>> Begin

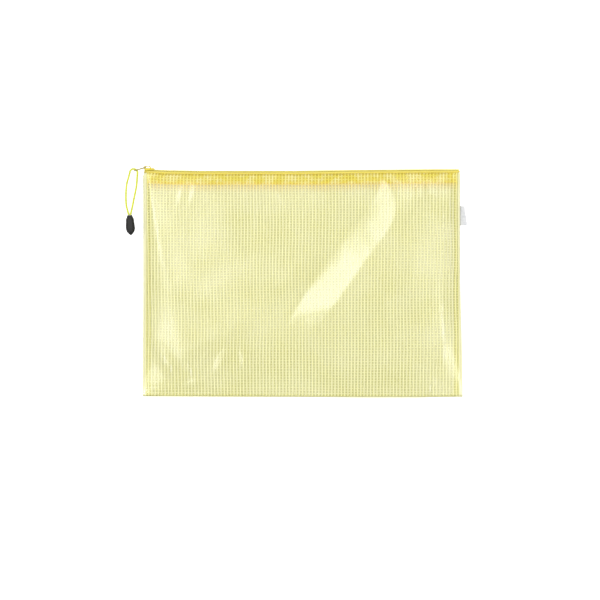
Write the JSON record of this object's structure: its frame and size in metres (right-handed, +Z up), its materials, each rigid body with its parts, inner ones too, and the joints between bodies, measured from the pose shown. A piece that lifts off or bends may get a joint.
{
  "type": "zipper pouch",
  "caption": "Flat translucent mesh document pouch with a zipper along its top edge, a slider with pull tab, a cord loop pull and a blank side tab.",
  "frame": {"origin": "on the table, under the middle of the pouch's back wall, which lies flat", "axes": "+X to the right along the zipper, +Y from the bottom fold to the zipper, +Z up off the table through the front wall"},
  "size_m": [0.3607, 0.2435, 0.0122],
  "materials": {
    "film": "gloss",
    "tape": "woven",
    "coil": "satin",
    "enamel": "gloss",
    "cord": "braided",
    "black": "satin",
    "ribbon": "woven"
  },
  "bodies": {
    "pouch": {"back_panel": "film", "left_seam": "film", "right_seam": "film", "back_tape": "tape", "back_coil": "coil", "label_tab": "ribbon"},
    "front_wall": {"front_panel": "film", "front_tape": "tape", "front_coil": "coil"},
    "slider": {"slider_body": "enamel"},
    "tab": {"pull_tab": "enamel"},
    "cord": {"pull_cord": "cord", "cord_end": "black"}
  },
  "joints": [
    {"name": "slider_travel", "type": "slide", "parent": "pouch", "child": "slider", "axis": [1, 0, 0], "range_m": [0, 0.318], "deforming": ["back_coil", "front_coil", "pull_cord", "cord_end"]},
    {"name": "mouth_open", "type": "hinge", "parent": "pouch", "child": "front_wall", "pos_m": [0, -0.1192, 0.0008], "axis": [1, 0, 0], "range_deg": [0, 8]},
    {"name": "tab_swing", "type": "hinge", "parent": "slider", "child": "tab", "pos_m": [-0.16553, 0.12186, 0.0061], "axis": [0, 0, 1], "range_deg": [-165, 0]},
    {"name": "cord_swing", "type": "hinge", "parent": "tab", "child": "cord", "pos_m": [-0.1754, 0.11894, 0.0061], "axis": [0, 0, 1], "range_deg": [-80, 4]}
  ],
  "couplings": [
    {"joint": "mouth_open", "follows": "slider_travel", "rad_per_m": 0.439}
  ]
}
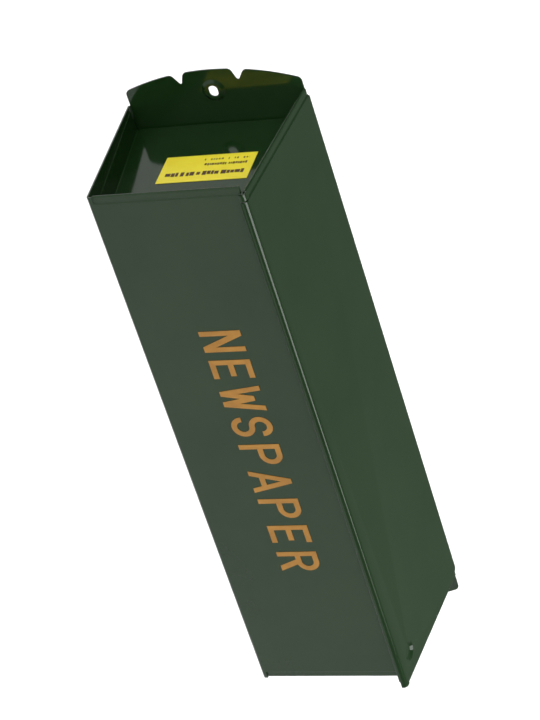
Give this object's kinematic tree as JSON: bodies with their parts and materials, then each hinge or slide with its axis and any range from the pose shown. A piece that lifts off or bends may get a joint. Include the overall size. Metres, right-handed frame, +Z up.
{
  "type": "newspaper delivery box",
  "caption": "Long wall-hung sheet-steel box of trapezoid section that holds a rolled newspaper, open at one end, with a recessed tray at the other and slotted fixing tabs.",
  "frame": {"origin": "midway between the two screw slots, on the rear face of their bosses, 2.5 mm in front of the wall plane", "axes": "+X along the box from the closed end to the open mouth, +Y into the wall, +Z up"},
  "size_m": [0.5104, 0.1266, 0.1368],
  "materials": {
    "green_paint": "high gloss powder coat",
    "label_film": "printed gloss film",
    "gold_ink": "satin screen print"
  },
  "bodies": {
    "root": {"front_and_floor_panel": "green_paint", "roof_panel": "green_paint", "back_plate": "green_paint", "end_tray": "green_paint", "end_label": "label_film", "legend": "gold_ink"}
  },
  "joints": []
}
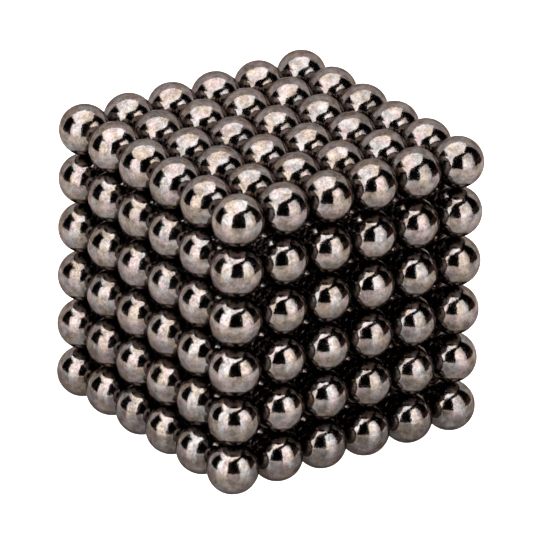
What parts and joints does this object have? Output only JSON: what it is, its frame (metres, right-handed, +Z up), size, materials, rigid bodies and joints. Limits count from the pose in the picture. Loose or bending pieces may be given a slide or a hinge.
{
  "type": "magnetic ball desk sculpture",
  "caption": "Cube stacked from loose polished magnet balls, which unfolds into a flat sheet, curls at one end and peels ball by ball.",
  "frame": {"origin": "on the desk, under the middle of the closed cube", "axes": "+Z up from the desk; -Y is the front, the outer side of sheet 1; +X is to the right seen from the front"},
  "size_m": [0.0302, 0.0302, 0.0302],
  "materials": {
    "black_nickel": "polished black nickel plating, faintly clouded, with fine handling marks"
  },
  "bodies": {
    "sheet_3": {"sheet_3_column_1": "black_nickel", "sheet_3_column_2": "black_nickel", "sheet_3_column_3": "black_nickel", "sheet_3_column_4": "black_nickel", "sheet_3_column_5": "black_nickel", "sheet_3_column_6": "black_nickel"},
    "sheet_2_hinge_column": {"sheet_2_column_1": "black_nickel"},
    "sheet_2": {"sheet_2_column_2": "black_nickel", "sheet_2_column_3": "black_nickel", "sheet_2_column_4": "black_nickel", "sheet_2_column_5": "black_nickel", "sheet_2_column_6": "black_nickel"},
    "sheet_1_hinge_column": {"front_right_ball_2": "black_nickel", "front_right_ball_3": "black_nickel", "front_right_ball_4": "black_nickel", "front_right_ball_5": "black_nickel", "front_right_ball_6": "black_nickel"},
    "sheet_1": {"front_left_ball_6": "black_nickel", "sheet_1_column_2": "black_nickel", "sheet_1_column_3": "black_nickel", "sheet_1_column_4": "black_nickel", "sheet_1_column_5": "black_nickel"},
    "sheet_4_hinge_column": {"sheet_4_column_6": "black_nickel"},
    "sheet_4": {"sheet_4_column_1": "black_nickel", "sheet_4_column_2": "black_nickel", "sheet_4_column_3": "black_nickel", "sheet_4_column_4": "black_nickel", "sheet_4_column_5": "black_nickel"},
    "sheet_5_hinge_column": {"sheet_5_column_1": "black_nickel"},
    "sheet_5": {"sheet_5_column_2": "black_nickel", "sheet_5_column_3": "black_nickel", "sheet_5_column_4": "black_nickel", "sheet_5_column_5": "black_nickel", "sheet_5_column_6": "black_nickel"},
    "sheet_6_hinge_column": {"back_right_ball_2": "black_nickel", "back_right_ball_3": "black_nickel", "back_right_ball_4": "black_nickel", "back_right_ball_5": "black_nickel", "back_right_ball_6": "black_nickel"},
    "sheet_6": {"sheet_6_column_4": "black_nickel", "sheet_6_column_5": "black_nickel"},
    "curl_column_3": {"sheet_6_column_3": "black_nickel"},
    "curl_column_2": {"sheet_6_column_2": "black_nickel"},
    "curl_column_1": {"back_left_ball_2": "black_nickel", "back_left_ball_3": "black_nickel", "back_left_ball_4": "black_nickel", "back_left_ball_5": "black_nickel", "back_left_ball_6": "black_nickel"},
    "front_right_top_ball": {"front_right_ball_1": "black_nickel"},
    "back_left_top_ball": {"back_left_ball_1": "black_nickel"},
    "back_right_top_ball": {"back_right_ball_1": "black_nickel"},
    "peel_ball_1": {"front_left_ball_1": "black_nickel"},
    "peel_ball_2": {"front_left_ball_2": "black_nickel"},
    "peel_ball_3": {"front_left_ball_3": "black_nickel"},
    "peel_ball_4": {"front_left_ball_4": "black_nickel"},
    "peel_ball_5": {"front_left_ball_5": "black_nickel"}
  },
  "joints": [
    {"name": "fold_3_2", "type": "hinge", "parent": "sheet_3", "child": "sheet_2_hinge_column", "pos_m": [-0.0126, -0.00252, 0.0025], "axis": [0, 0, -1], "range_deg": [0, 90]},
    {"name": "fold_3_2_roll", "type": "hinge", "parent": "sheet_2_hinge_column", "child": "sheet_2", "pos_m": [-0.0126, -0.00756, 0.0025], "axis": [0, 0, -1], "range_deg": [0, 90]},
    {"name": "fold_2_1", "type": "hinge", "parent": "sheet_2", "child": "sheet_1_hinge_column", "pos_m": [0.0126, -0.00756, 0.0025], "axis": [0, 0, 1], "range_deg": [0, 90]},
    {"name": "fold_2_1_roll", "type": "hinge", "parent": "sheet_1_hinge_column", "child": "sheet_1", "pos_m": [0.0126, -0.0126, 0.0025], "axis": [0, 0, 1], "range_deg": [0, 90]},
    {"name": "fold_3_4", "type": "hinge", "parent": "sheet_3", "child": "sheet_4_hinge_column", "pos_m": [0.0126, -0.00252, 0.0025], "axis": [0, 0, -1], "range_deg": [0, 90]},
    {"name": "fold_3_4_roll", "type": "hinge", "parent": "sheet_4_hinge_column", "child": "sheet_4", "pos_m": [0.0126, 0.00252, 0.0025], "axis": [0, 0, -1], "range_deg": [0, 90]},
    {"name": "fold_4_5", "type": "hinge", "parent": "sheet_4", "child": "sheet_5_hinge_column", "pos_m": [-0.0126, 0.00252, 0.0025], "axis": [0, 0, 1], "range_deg": [0, 90]},
    {"name": "fold_4_5_roll", "type": "hinge", "parent": "sheet_5_hinge_column", "child": "sheet_5", "pos_m": [-0.0126, 0.00756, 0.0025], "axis": [0, 0, 1], "range_deg": [0, 90]},
    {"name": "fold_5_6", "type": "hinge", "parent": "sheet_5", "child": "sheet_6_hinge_column", "pos_m": [0.0126, 0.00756, 0.0025], "axis": [0, 0, -1], "range_deg": [0, 90]},
    {"name": "fold_5_6_roll", "type": "hinge", "parent": "sheet_6_hinge_column", "child": "sheet_6", "pos_m": [0.0126, 0.0126, 0.0025], "axis": [0, 0, -1], "range_deg": [0, 90]},
    {"name": "curl_3", "type": "hinge", "parent": "sheet_6", "child": "curl_column_3", "pos_m": [0.00252, 0.0126, 0.0025], "axis": [0, 0, -1], "range_deg": [0, 60], "stiffness_Nm_per_rad": 0.0048},
    {"name": "curl_2", "type": "hinge", "parent": "curl_column_3", "child": "curl_column_2", "pos_m": [-0.00252, 0.0126, 0.0025], "axis": [0, 0, -1], "range_deg": [0, 60], "stiffness_Nm_per_rad": 0.0048},
    {"name": "curl_1", "type": "hinge", "parent": "curl_column_2", "child": "curl_column_1", "pos_m": [-0.00756, 0.0126, 0.0025], "axis": [0, 0, -1], "range_deg": [0, 60], "stiffness_Nm_per_rad": 0.0048},
    {"name": "peel_5", "type": "hinge", "parent": "sheet_1", "child": "peel_ball_5", "pos_m": [-0.0126, -0.0126, 0.0025], "axis": [0.7071, -0.7071, 0], "range_deg": [0, 30], "stiffness_Nm_per_rad": 0.0008},
    {"name": "peel_4", "type": "hinge", "parent": "peel_ball_5", "child": "peel_ball_4", "pos_m": [-0.0126, -0.0126, 0.00754], "axis": [0.7071, -0.7071, 0], "range_deg": [0, 30], "stiffness_Nm_per_rad": 0.0008},
    {"name": "peel_3", "type": "hinge", "parent": "peel_ball_4", "child": "peel_ball_3", "pos_m": [-0.0126, -0.0126, 0.01258], "axis": [0.7071, -0.7071, 0], "range_deg": [0, 30], "stiffness_Nm_per_rad": 0.0008},
    {"name": "peel_2", "type": "hinge", "parent": "peel_ball_3", "child": "peel_ball_2", "pos_m": [-0.0126, -0.0126, 0.01762], "axis": [0.7071, -0.7071, 0], "range_deg": [0, 30], "stiffness_Nm_per_rad": 0.0008},
    {"name": "peel_1", "type": "hinge", "parent": "peel_ball_2", "child": "peel_ball_1", "pos_m": [-0.0126, -0.0126, 0.02266], "axis": [0.7071, -0.7071, 0], "range_deg": [0, 120], "stiffness_Nm_per_rad": 0.0008},
    {"name": "roll_front_right", "type": "hinge", "parent": "sheet_1_hinge_column", "child": "front_right_top_ball", "pos_m": [0.0126, -0.0126, 0.02266], "axis": [0, 1, 0], "range_deg": [0, 120], "stiffness_Nm_per_rad": 0.0008},
    {"name": "roll_back_left", "type": "hinge", "parent": "curl_column_1", "child": "back_left_top_ball", "pos_m": [-0.0126, 0.0126, 0.02266], "axis": [-1, 0, 0], "range_deg": [0, 120], "stiffness_Nm_per_rad": 0.0008},
    {"name": "roll_back_right", "type": "hinge", "parent": "sheet_6_hinge_column", "child": "back_right_top_ball", "pos_m": [0.0126, 0.0126, 0.02266], "axis": [0, 1, 0], "range_deg": [0, 120], "stiffness_Nm_per_rad": 0.0008}
  ],
  "couplings": [
    {"joint": "fold_3_2_roll", "follows": "fold_3_2", "ratio": 1},
    {"joint": "fold_2_1_roll", "follows": "fold_2_1", "ratio": 1},
    {"joint": "fold_3_4_roll", "follows": "fold_3_4", "ratio": 1},
    {"joint": "fold_4_5_roll", "follows": "fold_4_5", "ratio": 1},
    {"joint": "fold_5_6_roll", "follows": "fold_5_6", "ratio": 1}
  ]
}
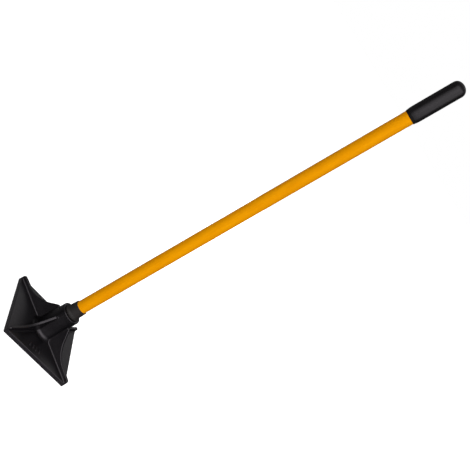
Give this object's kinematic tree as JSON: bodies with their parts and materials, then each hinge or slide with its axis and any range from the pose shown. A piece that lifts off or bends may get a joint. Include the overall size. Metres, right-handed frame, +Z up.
{
  "type": "earth rammer",
  "caption": "Hand earth rammer: square ribbed cast-iron head with a round socket, moulded ferrule, straight round shaft and closed rubber grip.",
  "frame": {"origin": "middle of the flat working face, on the shaft's axis", "axes": "+Z up the shaft from the working face, X and Y square to the sides of the head"},
  "size_m": [0.2032, 0.2032, 1.115],
  "materials": {
    "cast_head": "satin black enamel over a cast surface",
    "ferrule_plastic": "moulded satin nylon",
    "shaft_laminate": "smooth pigmented glass-fibre laminate",
    "core_foam": "closed-cell foam",
    "plug_wood": "plain turned hardwood",
    "plug_plastic": "moulded",
    "grip_rubber": "smooth matte rubber",
    "pin_steel": "black oxide"
  },
  "bodies": {
    "root": {"rammer_head": "cast_head", "ferrule": "ferrule_plastic", "shaft_tube": "shaft_laminate", "shaft_core": "core_foam", "lower_plug": "plug_wood", "upper_plug": "plug_plastic", "grip_sleeve": "grip_rubber", "cross_pin": "pin_steel"}
  },
  "joints": []
}
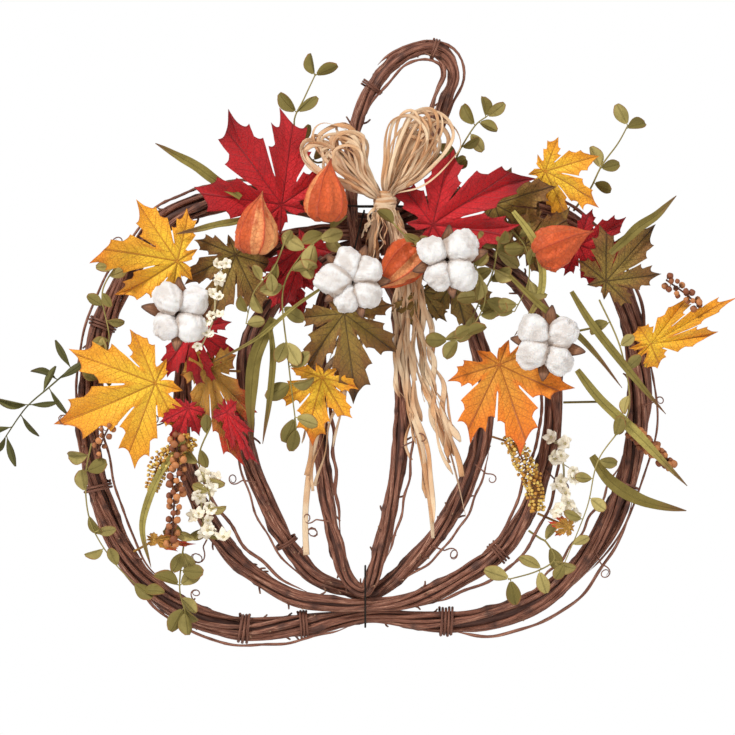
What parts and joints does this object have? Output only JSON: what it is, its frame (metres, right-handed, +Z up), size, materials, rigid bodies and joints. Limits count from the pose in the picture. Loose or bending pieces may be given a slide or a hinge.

>> End

• Work instructions
Take every line from the data that contains the word "with".

• Exercise solution
Write the JSON record of this object's structure: its frame and size in metres (right-handed, +Z up), its materials, each rigid body with its parts, inner ones too, and the joints between bodies, measured from the pose shown. A piece that lifts off or bends may get a joint.
  "caption": "Flat translucent mesh document pouch with a zipper along its top edge, a slider with pull tab, a cord loop pull and a blank side tab.",
Give this object's kinematic tree as JSON: bodies with their parts and materials, then each hinge or slide with its axis and any range from the pose shown. A piece that lifts off or bends may get a joint. Include the overall size. Metres, right-handed frame, +Z up.
  "caption": "Long wall-hung sheet-steel box of trapezoid section that holds a rolled newspaper, open at one end, with a recessed tray at the other and slotted fixing tabs.",
    "black_nickel": "polished black nickel plating, faintly clouded, with fine handling marks"
Give this object's kinematic tree as JSON: bodies with their parts and materials, then each hinge or slide with its axis and any range from the pose shown. A piece that lifts off or bends may get a joint. Include the overall size. Metres, right-handed frame, +Z up.
  "caption": "Hand earth rammer: square ribbed cast-iron head with a round socket, moulded ferrule, straight round shaft and closed rubber grip.",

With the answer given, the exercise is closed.